Significant Pearson correlation coefficients could have resulted from little or no change in delay discounting rates over the semester. That is, if delay discounting rates do not change for each participant, across multiple measurement they will necessarily be highly correlated and show high test-retest reliability. Therefore, EFT and SET effects on delay discounting were measured by percentage delay discounting relative to week 1 (baseline). In the EFT group, 39% (26 of 67) of the subsequent delay discounting rates were less than week 1 delay discounting rates. For SET participants, only 7% (4 of 52) of delay discounting rates were less than week 1 rates. EFT participants produced significantly more delay discounting rates less than week 1 relative to SET participants,1 χ2 = 16.58, p < 0.001, Φ = 0.37. Seven of the 12 EFT participants had at least one delay discounting rate less than week 1, whereas only three of 12 SET participants could do the same. Consistent with the previous literature (Hollis-Hansen et al., 2019), EFT was more likely to decrease delay discounting rates, relative to SET.
To further explore whether the COVID-19 disruption was associated with changes in test-retest reliability, EFT descriptions were scored for COVID-19 content. If COVID-19 was a large but temporary disruption for participants, then more COVID-19-related content should appear for EFT descriptions closer to decreased delay discounting test-retest reliability (i.e., Time 3 for EFT participants). During the first EFT training there was no COVID-19-related content (prior to March 2020). During the second EFT training on 22 March 2020, there were seven COVID-19-related descriptions: six for the 1-month description and one for the 3-month description. Examples included, ‘In one month, I will be at home because of the virus. I will be in my room watching television. I will be calm as I pass the time to try and get through the days’ and ‘I will be passing all my classes and starting to prepare myself for the real world. I also will be staying home for the remainder of the semester because of the virus outbreak.’ The third and fourth EFT trainings contained seven and two descriptions, respectively. The third EFT training contained three 1-month, two 3-month, and two 1-year descriptions. During the fourth EFT training both were for the 3-month description. By comparison, there was only one COVID-19-related statement during each SET training.

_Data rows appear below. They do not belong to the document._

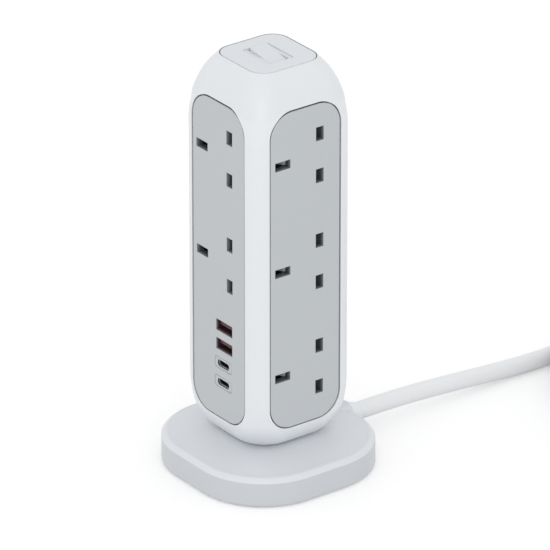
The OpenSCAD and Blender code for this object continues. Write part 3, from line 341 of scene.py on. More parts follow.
def moulded_grain(name):
    """Fine moulding texture, roughness drift and a slow tone drift, over object coordinates."""
    tree, start, end = group_shell(
        name, {"Grain Scale": 2500, "Tone Drift": 0.03, "Roughness": 0.4, "Roughness Drift": 0.08},
        ("Colour", "Roughness", "Height"))
    links = tree.links
    spot = add_node(tree, "ShaderNodeTexCoord", (-900, -300)).outputs["Object"]
    grain = add_node(tree, "ShaderNodeTexNoise", (-500, -300), Detail=3.0, Roughness=0.6)
    drift = add_node(tree, "ShaderNodeTexNoise", (-500, 100), Scale=14.0, Detail=2.0)
    wear = add_node(tree, "ShaderNodeTexNoise", (-500, -100), Scale=160.0, Detail=4.0)
    for noise in (grain, drift, wear):
        links.new(spot, noise.inputs["Vector"])
    links.new(start.outputs["Grain Scale"], grain.inputs["Scale"])
    offset = maths(tree, "SUBTRACT", drift.outputs["Fac"], 0.5)
    tone = maths(tree, "ADD", maths(tree, "MULTIPLY", offset, start.outputs["Tone Drift"]), 1.0)
    send_colour(tree, start, end, tone)
    spread = maths(tree, "MULTIPLY", maths(tree, "SUBTRACT", wear.outputs["Fac"], 0.5),
                   start.outputs["Roughness Drift"])
    links.new(maths(tree, "ADD", start.outputs["Roughness"], spread, clamp=True),
              end.inputs["Roughness"])
    links.new(grain.outputs["Fac"], end.inputs["Height"])


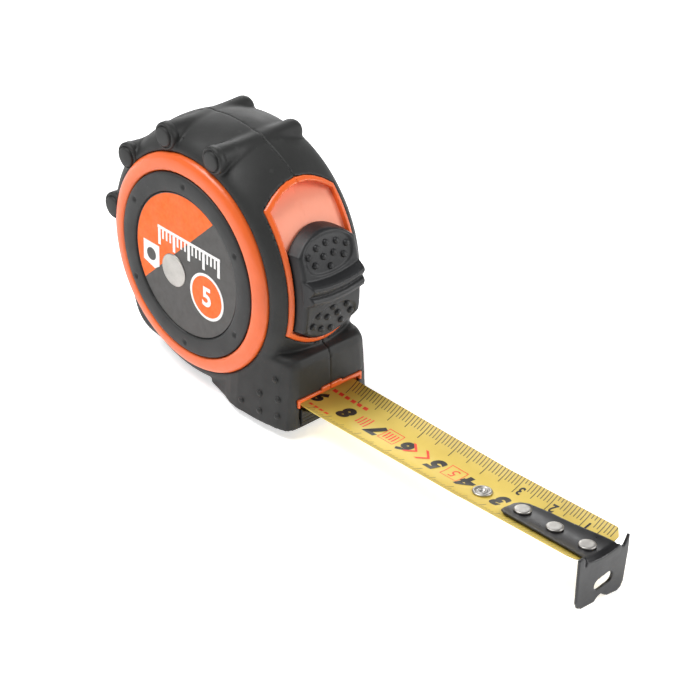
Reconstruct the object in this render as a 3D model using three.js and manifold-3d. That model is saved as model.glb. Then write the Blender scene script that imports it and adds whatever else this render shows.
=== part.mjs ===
// Pocket tape measure: a round clamshell case in a rubber jacket, a spring-wound reel,
// a concave steel blade with a floating end hook, a sliding thumb lock and a belt clip.
// Millimetres. X runs along the blade towards the hook, Y across the blade, Z up.
// The origin is on the flat base, under the reel axis.
import * as THREE from 'three';
import { mergeVertices } from 'three/addons/utils/BufferGeometryUtils.js';
import Module from 'manifold-3d';

const wasm = await Module();
wasm.setup();

// ---- driving dimensions ----
const GAP = 0.3;                 // clearance between neighbouring pieces
const AXIS_Z = 32.5;             // height of the reel axis above the base
const FAR_AWAY = 60;             // reach of cutting blocks
const CASE_SEGMENTS = 44;
const DISC_SEGMENTS = 32;

// crown of the rubber jacket: distance from the middle plane, radius
const CROWN = [[0, 34.4], [4, 34.1], [8, 33.2], [11, 31.9], [13, 30.7], [14.2, 29.5], [14.45, 28.4]];
const JACKET_THICKNESS = 1.4;
const SHELL_INSET = JACKET_THICKNESS + GAP;
const TAB_HALF = 6;               // base tab of the near jacket that laps under the far one
const TAB_REACH = 3;
const HOLE_RADIUS = 28.44;       // side hole of the jacket, around the raised ring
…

For example, one participant wrote ‘Reading news articles on my phone includes national news about COVID-19, politics, and front-page stories.’ Thus, EFT participants provided COVID-19-related content at the shortest episodic description (1-month) immediately after the pandemic occurred. These descriptions shifted to more temporally distant (6-month and 1-year) episodic descriptions and decreased in frequency.
In sum, the current results provide a non-experimental window into a potential relationship between an unexpected major environmental event and delay discounting test-retest reliability. Although major environmental disruptions cannot be controlled, many social and behavioral researchers using the same measures during a major environmental disruption could profitably compare and/or combine their data as a way to validate findings for test-retest reliability through replication.